[Rows from a 3D modeling dataset]
-- Begin --

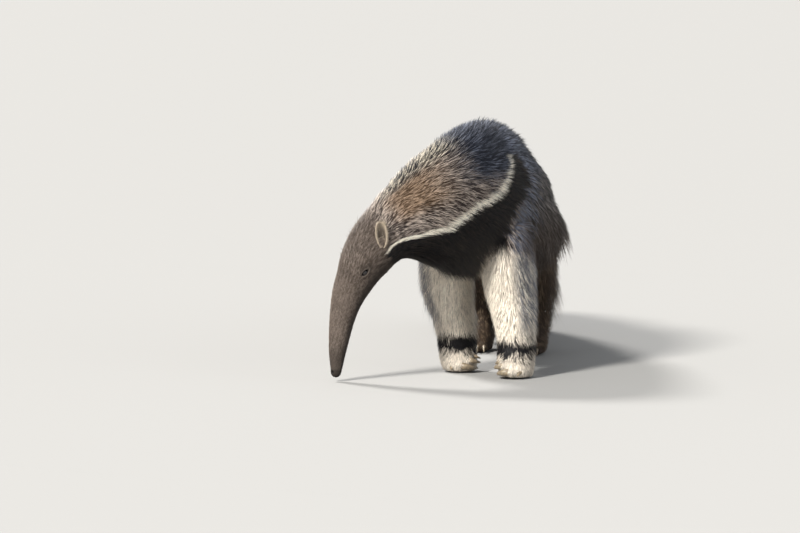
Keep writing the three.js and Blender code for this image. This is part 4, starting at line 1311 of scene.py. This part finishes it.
class ANTEATER_OT_stage(bpy.types.Operator):
    """Pale floor, soft lights and the camera"""

    bl_idname = "anteater.stage"
    bl_label = "Stage"

    def execute(self, context):
        scene = context.scene
        sizes = scene.anteater_sizes
        bpy.ops.object.select_all(action="DESELECT")
        bpy.ops.mesh.primitive_plane_add(size=90, location=(0, 0, 0))
        floor = context.active_object
        floor.name = "studio_floor"
        material, nodes, _ = node_material("pale_floor")
        nodes["Principled BSDF"].inputs["Base Color"].default_value = (*scene.anteater_colours.floor, 1)
        nodes["Principled BSDF"].inputs["Roughness"].default_value = 0.9
        floor.data.materials.append(material)

        azimuth, elevation = math.radians(10), math.radians(5)
        right = np.array([math.cos(azimuth), math.sin(azimuth), 0])
        towards = np.array(
            [math.sin(azimuth) * math.cos(elevation), -math.cos(azimuth) * math.cos(elevation), math.sin(elevation)]
        )
        up = np.cross(towards, right)
        origin = to_metres([0, 0, 0])
        target = origin + right * (400 - 490) / 400 + up * (374 - 266.5) / 400
        place = target + towards * sizes.camera_distance
        camera_data = bpy.data.cameras.new("camera")
        camera_data.lens = sizes.camera_lens
        camera_data.sensor_width = 36
        camera_data.clip_end = 200
        camera = bpy.data.objects.new("camera", camera_data)
        scene.collection.objects.link(camera)
        camera.location = place
        camera.rotation_euler = (math.pi / 2 - elevation, 0, azimuth)
        scene.camera = camera

        def lamp(name, offset, data, power, colour):
            data.energy = power
            data.color = colour
            light = bpy.data.objects.new(name, data)
            scene.collection.objects.link(light)
            aim = origin + np.array([0, 0.2, 0.35])
            spot = aim + right * offset[0] + np.cross([0, 0, 1.0], right) * offset[1] + np.array([0, 0, offset[2]])
            light.location = spot
            way = unit(spot - aim)
            light.rotation_euler = (math.acos(way[2]), 0, math.atan2(way[1], way[0]) + math.pi / 2)

        def distant(name):
            data = bpy.data.lights.new(name, "SUN")
            data.angle = math.radians(11)
            return data

        wide = bpy.data.lights.new("fill_light", "AREA")
        wide.shape = "DISK"
        wide.size = 6
        lamp("main_light", (-5.0, -6.8, 6.0), distant("main_light"), sizes.key_light, (1, 0.97, 0.92))
        lamp("rim_light", (-4.2, 5.4, 6.0), distant("rim_light"), sizes.key_light * 0.66, (1, 0.98, 0.95))
        lamp("fill_light", (7.0, -6.6, 3.8), wide, sizes.key_light * 25, (0.9, 0.95, 1))
        world = bpy.data.worlds.new("studio")
        world.use_nodes = True
        world.node_tree.nodes["Background"].inputs["Color"].default_value = (0.93, 0.96, 1, 1)
        world.node_tree.nodes["Background"].inputs["Strength"].default_value = 0.55
        scene.world = world
        scene.view_settings.view_transform = "Standard"
        return {"FINISHED"}


class ANTEATER_PT_panel(bpy.types.Panel):
    """Lists the pieces of the anteater"""

    bl_idname = "ANTEATER_PT_panel"
    bl_label = "Giant anteater"
    bl_space_type = "VIEW_3D"
    bl_region_type = "UI"
    bl_category = "Anteater"

    def draw(self, context):
        for operator in OPERATORS:
            self.layout.operator(operator.bl_idname)
        for group in (context.scene.anteater_sizes, context.scene.anteater_colours):
            for key in group.__annotations__:
                self.layout.prop(group, key)


OPERATORS = (
    ANTEATER_OT_stage,
    ANTEATER_OT_skin,
    ANTEATER_OT_eyes,
    ANTEATER_OT_ears,
    ANTEATER_OT_claws,
    ANTEATER_OT_head_coat,
    ANTEATER_OT_neck_coat,
    ANTEATER_OT_body_coat,
    ANTEATER_OT_leg_coat,
    ANTEATER_OT_tail_coat,
)
CLASSES = (AnteaterColours, AnteaterSizes, *OPERATORS, ANTEATER_PT_panel)


def register():
    for cls in CLASSES:
        bpy.utils.register_class(cls)
    bpy.types.Scene.anteater_colours = PointerProperty(type=AnteaterColours)
    bpy.types.Scene.anteater_sizes = PointerProperty(type=AnteaterSizes)


def unregister():
    del bpy.types.Scene.anteater_sizes
    del bpy.types.Scene.anteater_colours
    for cls in reversed(CLASSES):
        bpy.utils.unregister_class(cls)


def main():
    register()
    bpy.ops.anteater.stage()
    bpy.ops.anteater.skin()
    bpy.ops.anteater.eyes()
    bpy.ops.anteater.ears()
    bpy.ops.anteater.claws()
    bpy.ops.anteater.head_coat()
    bpy.ops.anteater.neck_coat()
    bpy.ops.anteater.body_coat()
    bpy.ops.anteater.leg_coat()
    bpy.ops.anteater.tail_coat()


if __name__ == "__main__":
    main()
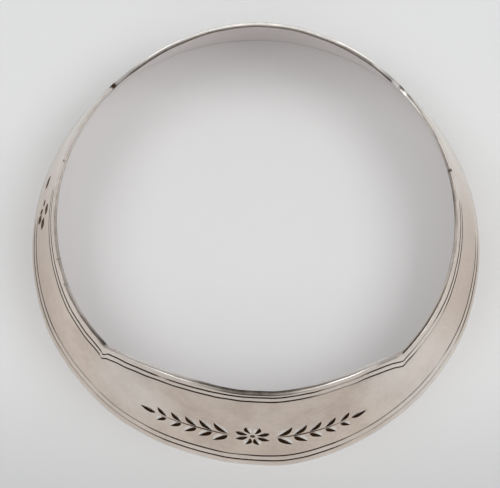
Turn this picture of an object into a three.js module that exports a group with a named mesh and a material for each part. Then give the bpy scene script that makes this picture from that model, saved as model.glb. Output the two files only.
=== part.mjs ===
// Decanter label: a conical neck ring of silver sheet, in millimetres, +Z up.
// The ring stands on its wide foot edge, centred on the origin, and its label plate faces -Y.
// It is two curved strips of sheet, each with a raised plate, joined end to end by two soldered seams.
//
// Angles are degrees round the ring from the middle of the label plate, positive towards +X.
// Heights are measured up the slope of the wall from the foot edge, and depths into the sheet.

import * as THREE from "three";

// Ring
const footRadius = 42; // outside, at the foot edge
const wallLean = 17.6; // degrees that the wall leans inwards from upright
const sheetThickness = 0.8;
const bandHeight = 18.4; // of the low stretches between the plates

// Raised plates, the label plate in front and its twin at the back
const plateRise = 7.1; // of a plate's middle above the low stretches
const plateHalfAngle = 46.7; // from a plate's middle to its shoulder
const archPower = 3.5; // 2 would be a parabola, more is flatter in the middle
const labelPlateAngle = 0;
const backPlateAngle = 180;

// Soldered seams across the wall
const leftSeamAngle = -101;
const rightSeamAngle = 104.7;
const seamWidth = 0.4;
const solderShrink = 0.08; // how far the solder lies below the faces of the sheet

// Engraved border lines, a pair along each edge
const lineWidth = 0.3;
const lineDepth = 0.12;
const footLineMargin = 1.8; // from the foot edge to the first line
const footLineSpacing = 1.7; // from the first line to the second
const bandLineMargin = 1.7; // from the upper edge, on the low stretches
const plateLineMargin = 1.15; // from the upper edge, at a plate's middle
const topLineSpacing = 1.4;

// Fineness of the facets round the ring
const stationStep = 2.5;

const radians = THREE.MathUtils.degToRad;
const leanSine = Math.sin(radians(wallLean));
const leanCosine = Math.cos(radians(wallLean));

// How far along a plate an angle lies: 0 at its middle, 1 at its shoulders and beyond.
function shareFrom(plateAngle, angle) {
  const turn = THREE.MathUtils.euclideanModulo(angle - plateAngle + 180, 360) - 180;
  return Math.min(Math.abs(turn) / plateHalfAngle, 1);
}

function plateShare(angle) {
  return Math.min(shareFrom(labelPlateAngle, angle), shareFrom(backPlateAngle, angle));
}

// Height of the wall's upper edge, arched over each plate.
function edgeHeight(angle) {
  return bandHeight + plateRise * (1 - plateShare(angle) ** archPower);
}

// Distance of the upper pair's first line from the edge. It runs closer at a plate's middle.
function topLineMargin(angle) {
  return THREE.MathUtils.lerp(plateLineMargin, bandLineMargin, plateShare(angle) ** 2);
}

// A point of the wall, at a height up the slope and a depth into the sheet.
function wallPoint(angle, height, depth) {
  const radius = footRadius - height * leanSine - depth * leanCosine;
  const z = height * leanCosine - depth * leanSine;
  return new THREE.Vector3(radius * Math.sin(radians(angle)), -radius * Math.cos(radians(angle)), z);
}

// Section of the sheet: the foot is flat on the table and the upper edge is square to the wall.
function sheetSection(angle) {
  const top = edgeHeight(angle);
  const lineHeights = [
    footLineMargin,
    footLineMargin + footLineSpacing,
    top - topLineMargin(angle) - topLineSpacing,
    top - topLineMargin(angle),
  ];
  const outside = lineHeights.flatMap((height) => [
    [height - lineWidth / 2, 0],
    [height, lineDepth],
    [height + lineWidth / 2, 0],
  ]);
  const footInside = sheetThickness * (leanSine / leanCosine);
  return [[0, 0], ...outside, [top, 0], [top, sheetThickness], [footInside, sheetThickness]];
}

// Section of the solder: the sheet's plain outline, drawn in on every side.
function solderSection(angle) {
  const low = sheetThickness * (leanSine / leanCosine) + solderShrink;
  const high = edgeHeight(angle) - solderShrink;
  return [
    [low, solderShrink],
    [high, solderShrink],
    [high, sheetThickness - solderShrink],
    [low, sheetThickness - solderShrink],
  ];
}

// The angles of a strip's sections: its two ends, even steps, and the shoulders of the plates.
function stationsBetween(start, end) {
  const stations = [start, end];
  const first = Math.ceil(start / stationStep) * stationStep;
  for (let angle = first; angle < end; angle += stationStep) {
    stations.push(angle);
  }
  for (const plateAngle of [labelPlateAngle, backPlateAngle]) {
    for (const side of [-1, 1]) {
      for (const turn of [-360, 0, 360]) {
        stations.push(plateAngle + side * plateHalfAngle + turn);
      }
    }
  }
  const closest = stationStep / 10;
  return stations
    .filter((angle) => angle >= start && angle <= end)
    .sort((a, b) => a - b)
    .filter((angle, i, all) => {
      const isEnd = i === 0 || i === all.length - 1;
      return isEnd || (angle - all[i - 1] > closest && end - angle > closest);
    });
}

// A closed solid swept round the ring from one angle to another, with a section of a fixed number
// of points at every station and a flat face at each end.
function sweptGeometry(stations, sectionAt) {
  const sections = stations.map(sectionAt);
  const count = sections[0].length;
  const positions = [];
  sections.forEach((section, i) => {
    for (const [height, depth] of section) {
      positions.push(...wallPoint(stations[i], height, depth).toArray());
    }
  });

  const indices = [];
  for (let i = 0; i + 1 < sections.length; i++) {
    for (let j = 0; j < count; j++) {
      const near = i * count + j;
      const nearNext = i * count + ((j + 1) % count);
      const far = near + count;
      const farNext = nearNext + count;
      indices.push(near, far, nearNext, nearNext, far, farNext);
    }
  }

  const lastRing = (sections.length - 1) * count;
  for (const [ring, isStart] of [[0, true], [lastRing, false]]) {
    const outline = sections[ring / count].map(([height, depth]) => new THREE.Vector2(height, depth));
    for (const [a, b, c] of THREE.ShapeUtils.triangulateShape(outline, [])) {
      const [second, third] = isStart ? [b, c] : [c, b];
      indices.push(ring + a, ring + second, ring + third);
    }
  }

  const geometry = new THREE.BufferGeometry();
  geometry.setAttribute("position", new THREE.Float32BufferAttribute(positions, 3));
  geometry.setIndex(indices);
  geometry.computeVertexNormals();
  return geometry;
}

const silver = new THREE.MeshStandardMaterial({ color: 0xbdb1a3, roughness: 0.38, metalness: 1 });
const solder = new THREE.MeshStandardMaterial({ color: 0x8c8478, roughness: 0.5, metalness: 1 });

// Half of a seam's width as an angle, measured at the foot.
const seamHalfAngle = THREE.MathUtils.radToDeg(seamWidth / 2 / footRadius);

function addStrip(name, startSeam, endSeam) {
  const stations = stationsBetween(startSeam + seamHalfAngle, endSeam - seamHalfAngle);
  const strip = new THREE.Mesh(sweptGeometry(stations, sheetSection), silver);
  strip.name = name;
  ring.add(strip);
}

function addSeam(name, seamAngle) {
  const stations = [seamAngle - seamHalfAngle, seamAngle + seamHalfAngle];
  const seam = new THREE.Mesh(sweptGeometry(stations, solderSection), solder);
  seam.name = name;
  ring.add(seam);
}

const ring = new THREE.Group();
addStrip("front_label_band", leftSeamAngle, rightSeamAngle);
addStrip("back_band", rightSeamAngle, leftSeamAngle + 360);
addSeam("left_solder_seam", leftSeamAngle);
addSeam("right_solder_seam", rightSeamAngle);

export default ring;
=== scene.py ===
"""Decanter label: a conical neck ring of engraved silver sheet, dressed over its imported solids.

The ring stands on its wide foot edge, centred on the origin, and its label plate faces -Y.
Angles are degrees round the ring from the middle of the label plate, positive towards +X.
Heights run up the slope of the wall from the foot edge, and depths run into the sheet.
Lengths are metres.
"""

import logging
import math
from collections.abc import Callable, Iterator, Sequence
from dataclasses import dataclass, field
from enum import Enum
from typing import NamedTuple, TypeVar

import bpy
from mathutils import Matrix, Vector, noise
from mathutils.geometry import delaunay_2d_cdt


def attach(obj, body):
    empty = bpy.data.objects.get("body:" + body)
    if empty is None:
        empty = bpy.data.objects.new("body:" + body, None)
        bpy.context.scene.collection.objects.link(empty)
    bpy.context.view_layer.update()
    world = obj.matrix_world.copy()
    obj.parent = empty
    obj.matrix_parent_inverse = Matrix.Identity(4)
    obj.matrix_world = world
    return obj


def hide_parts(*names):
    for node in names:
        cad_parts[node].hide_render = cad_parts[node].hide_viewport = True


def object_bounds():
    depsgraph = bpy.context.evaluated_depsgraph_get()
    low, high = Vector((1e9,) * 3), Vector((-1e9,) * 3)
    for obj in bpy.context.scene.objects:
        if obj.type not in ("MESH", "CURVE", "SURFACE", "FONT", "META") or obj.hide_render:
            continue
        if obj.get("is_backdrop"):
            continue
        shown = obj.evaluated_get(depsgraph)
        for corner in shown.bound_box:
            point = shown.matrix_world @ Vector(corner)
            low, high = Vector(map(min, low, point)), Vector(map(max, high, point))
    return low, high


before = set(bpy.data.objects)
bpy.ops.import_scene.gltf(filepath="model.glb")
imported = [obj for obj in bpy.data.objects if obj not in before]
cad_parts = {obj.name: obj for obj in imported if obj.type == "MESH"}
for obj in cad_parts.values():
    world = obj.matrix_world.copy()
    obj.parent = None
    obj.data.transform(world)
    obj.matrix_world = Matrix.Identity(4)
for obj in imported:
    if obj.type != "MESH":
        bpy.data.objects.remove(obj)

LOG = logging.getLogger("decanter_label")

MM = 0.001
HALF_TURN = 180.0
FULL_TURN = 360.0
WALL_PLACE = "wall_place"
BODY = "root"

Colour = tuple[float, float, float]
Item = TypeVar("Item")


def lerp(start: float, end: float, share: float) -> float:
    """Value that lies a share of the way from start to end."""
    return start + (end - start) * share


def smooth(share: float) -> float:
    """Eased share, held between 0 and 1."""
    held = min(max(share, 0.0), 1.0)
    return held * held * (3.0 - 2.0 * held)


def turn_between(angle: float, other: float) -> float:
    """Smaller turn between two angles, in degrees, without its sign."""
    return abs((angle - other + HALF_TURN) % FULL_TURN - HALF_TURN)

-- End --

§ What is expected
Beginning with the line containing "function addStrip(name, startSeam, endSeam)" and ending with the line containing "bpy.context.view_layer.update()", extract those lines exactly from the listing above, and only those.

§ Output for this task
function addStrip(name, startSeam, endSeam) {
  const stations = stationsBetween(startSeam + seamHalfAngle, endSeam - seamHalfAngle);
  const strip = new THREE.Mesh(sweptGeometry(stations, sheetSection), silver);
  strip.name = name;
  ring.add(strip);
}

function addSeam(name, seamAngle) {
  const stations = [seamAngle - seamHalfAngle, seamAngle + seamHalfAngle];
  const seam = new THREE.Mesh(sweptGeometry(stations, solderSection), solder);
  seam.name = name;
  ring.add(seam);
}

const ring = new THREE.Group();
addStrip("front_label_band", leftSeamAngle, rightSeamAngle);
addStrip("back_band", rightSeamAngle, leftSeamAngle + 360);
addSeam("left_solder_seam", leftSeamAngle);
addSeam("right_solder_seam", rightSeamAngle);

export default ring;
=== scene.py ===
"""Decanter label: a conical neck ring of engraved silver sheet, dressed over its imported solids.

The ring stands on its wide foot edge, centred on the origin, and its label plate faces -Y.
Angles are degrees round the ring from the middle of the label plate, positive towards +X.
Heights run up the slope of the wall from the foot edge, and depths run into the sheet.
Lengths are metres.
"""

import logging
import math
from collections.abc import Callable, Iterator, Sequence
from dataclasses import dataclass, field
from enum import Enum
from typing import NamedTuple, TypeVar

import bpy
from mathutils import Matrix, Vector, noise
from mathutils.geometry import delaunay_2d_cdt


def attach(obj, body):
    empty = bpy.data.objects.get("body:" + body)
    if empty is None:
        empty = bpy.data.objects.new("body:" + body, None)
        bpy.context.scene.collection.objects.link(empty)
    bpy.context.view_layer.update()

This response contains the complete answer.